Let’s get back to what this means for paper currencies. Again, it requires a discussion that transcends the charts but it does give us an idea that alternatives to dollars, euros, pounds, and yen are getting some serious interest.
 
To be sure, betting against the dollar based on the argument that the Federal Reserve’s quantitative-easing and bond-buying activities would cause it to tank and inflation to soar was a losing game since it began. And even as the Fed changes to a strategy of raising short-term interest rates, the bond market still yields close to generational lows. By standard measures, there is no inflation right now.
 
That just means the market’s economic fears are so far unfounded. But it does not mean we should ignore any signs of economic changes that might appear.
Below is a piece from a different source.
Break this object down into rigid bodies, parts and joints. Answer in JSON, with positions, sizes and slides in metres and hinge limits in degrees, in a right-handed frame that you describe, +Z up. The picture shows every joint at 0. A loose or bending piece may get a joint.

Is the new high in bitcoin that sign? Are the gains in dollar-adjusted gold more than just a curiosity? Both should at least lead to a discussion over the emergence of a new macro trend in the currency markets.
 
And that’s about all I can conclude from price charts. Right now, the U.S. dollar remains in good shape, at least relative to other traditional currencies.

The Mexican Peso Rally

Before closing, let’s take a quick look at the Mexican Peso, since it has been in the news both before and after the presidential election. Last week, the peso rallied sharply to break out from a small technical pattern and continue its rally from January (see Chart 3).

Chart 3

The peso was shellacked after the election, thanks to then-candidate Donald Trump’s statements on the U.S.’s business relationship with Mexico. While its current rally is strong, and the peso has recovered a Fibonacci 61.8% of what it lost, the situation is much different than it is for gold above.
 
The peso has been in a bear market since at least 2014. That means the postelection selloff happened in the direction of the major trend, and the current rally is still a short-term rally within a long-term bear market. Nothing has yet happened to change the major trend.